Il est à noter que le Watad et le Front populaire lancent un appel au gouvernement à ce que le 6 février soit la journée nationale de lutte contre le terrorisme et les assassinats d’hommes politiques.
La Tunisie commémore le troisième anniversaire de la mort de Chokri Belaïd
A la mémoire de Chokri Belaïd, le patriote engagé.
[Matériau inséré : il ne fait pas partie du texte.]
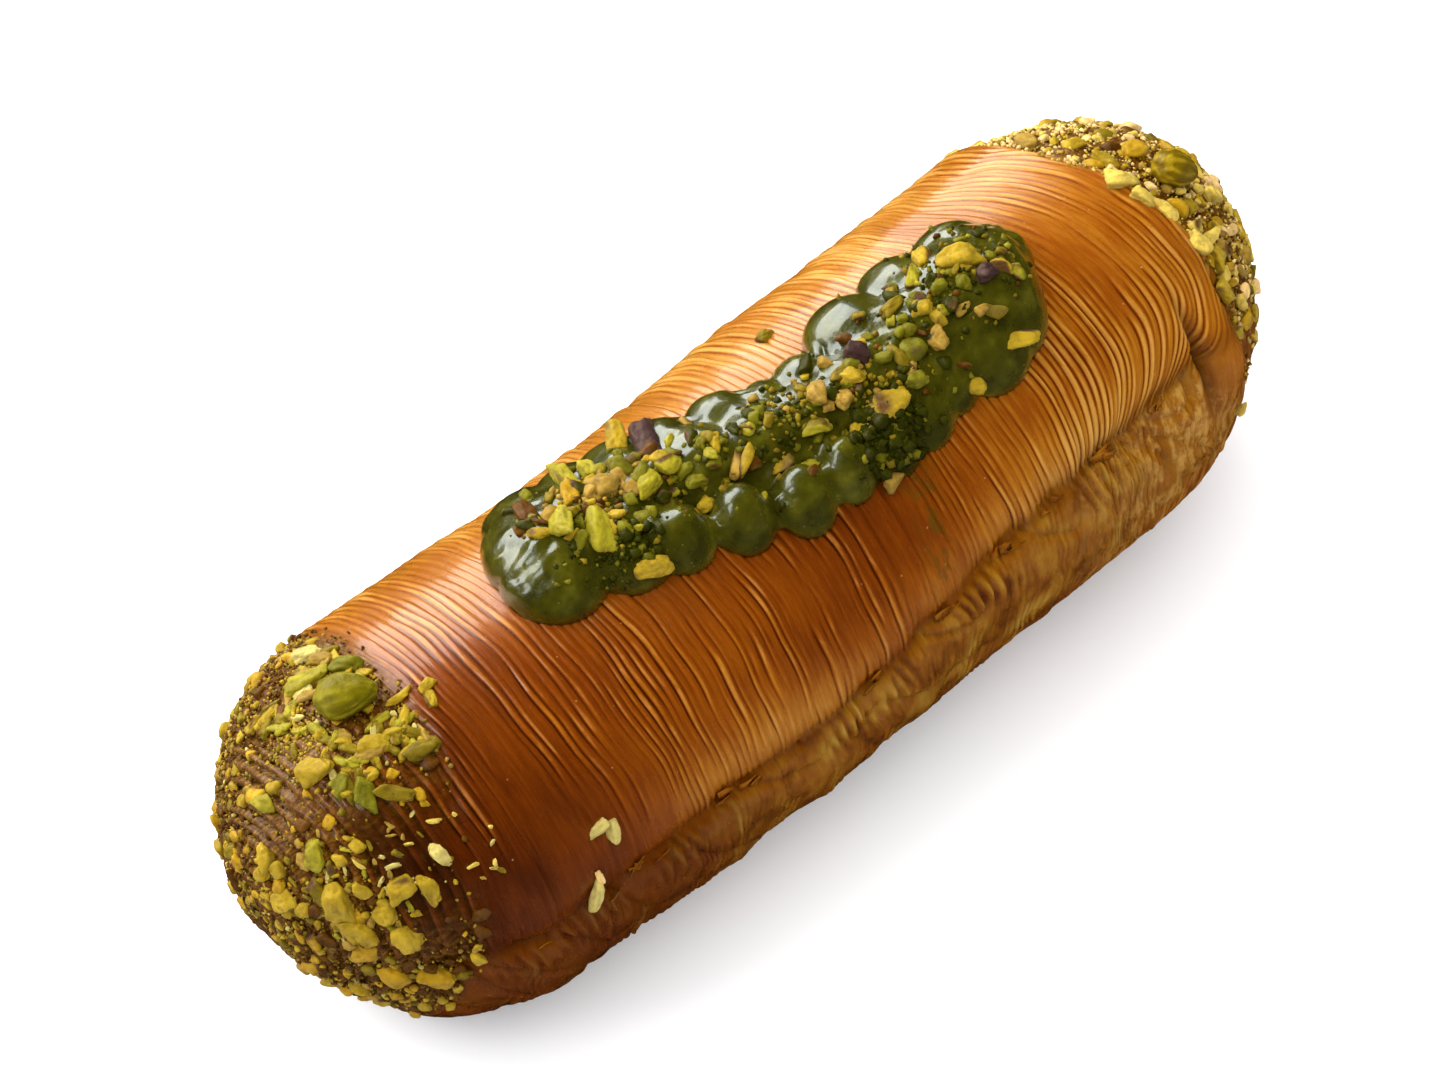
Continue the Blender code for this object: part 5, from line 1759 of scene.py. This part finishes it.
def coat_end(name, seed, low, high, crumbs, dust):
    """Crumbs and dust of one end, a mesh for each kind."""
    rng = np.random.default_rng(seed)
    crumb_heap, dust_heap = Heap(), Heap()
    for setting in crumbs:
        add_crumbs(crumb_heap, rng, low, high, *setting)
    for setting in dust:
        add_dust(dust_heap, rng, low, high, *setting)
    return [crumb_heap.piece(f"{name}_crumbs", flesh), dust_heap.piece(f"{name}_dust", flesh)]


coat_pieces = [piece for name, setting in COATS.items() for piece in coat_end(name, *setting)]
for piece in [*coat_pieces, end_heap.piece("nuts_on_ends", flesh)]:
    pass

# %% [markdown]
# ## The whole kernels
# Each end carries one whole shelled kernel. It is egg-shaped and smooth, with a crease where its halves meet,
# shallow wrinkles, and light streaks on its green skin.

# %% Kernels
KERNEL_SINK = 1.5
KERNEL_TAPER = 0.24
KERNEL_CREASE, CREASE_WIDTH = 0.08, 0.10


def make_kernel(name, node, where, seed, dark, light):
    """A whole kernel in its seat."""
    p, angle, length, width, thickness, turn = where
    t = math.radians(angle)
    directions, faces = ball(5)
    x, y, z = directions.T
    taper = 1 - KERNEL_TAPER * x
    crease = 1 - KERNEL_CREASE * hill(z - 0.25 * x, CREASE_WIDTH)
    lumpy = 1 + 0.07 * soft_noise(directions, 0.6, seed) + 0.03 * soft_noise(directions, 0.22, seed)
    points = stack3(x * length / 2, y * width / 2 * taper * crease, z * thickness / 2 * taper)
    points = points * lumpy[:, None]
    normal = outward(np.array(p), np.array(t))
    middle = log_point(place_along(p), t) + normal * (thickness / 2 - KERNEL_SINK)
    streak = ramp_up(-0.1, 0.5, soft_noise(stack3(x * 0.8, y * 3, z * 3), 1.0, seed + 9))[:, None]
    heap = Heap()
    heap.add(
        middle + points @ resting_frame(normal, math.radians(turn)), faces,
        (1 - streak) * np.array(dark) + streak * np.array(light),
    )
    piece = heap.piece(name, kernel_skin)
    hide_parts(node)


make_kernel("whole_kernel_near", "kernel_near", KERNEL_NEAR, 3.0, (0.13, 0.105, 0.0015), (0.24, 0.20, 0.008))
make_kernel("whole_kernel_far", "kernel_far", KERNEL_FAR, 8.0, (0.14, 0.085, 0.0005), (0.30, 0.20, 0.006))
En ce samedi 6 février, la journée sera sous le signe des hommages et des souvenirs sous le thème “ Non à l’oubli”. Un programme des commémorations a été mis en place par le Front populaire.
Voici les détails du programme :
Samedi 6 février 2016 :
9h-11h : Rassemblement sur le lieu de l’assassinat de Choki Belaïd (Menzah 6);
11h30-13h : Inauguration de la place Chokri Belaïd, devant le pôle technologique de la cité El-Ghazela (Ariana);
14h-18h : Conférence-débat à l’hôtel Africa au centre-ville de Tunis;
18h-19h : Veillée aux bougies devant le Théâtre municipal de Tunis, à l’avenue Habib Bourguiba.
Dimanche 7 février 2016 :
10h-12h : Rassemblement au cimetière d’El-Jallez, où est inhumé le martyr, suivi d’une marche à l’Avenue Bourguiba au slogan «Qui a tué Chokri?»;
14h-20h : Rassemblement à l’avenue Habib Bourguiba : programme culturel, concerts, animations pour enfants.
Lundi 8 février 2016 :
10h-13h : Rassemblement au cimetière d’El-Jallez des membres de la famille de Chokri Belaïd, des secrétaires généraux des partis formant le FP, des députés et militants du FP, des personnalités publiques, des activistes de la société civile et des invités étrangers.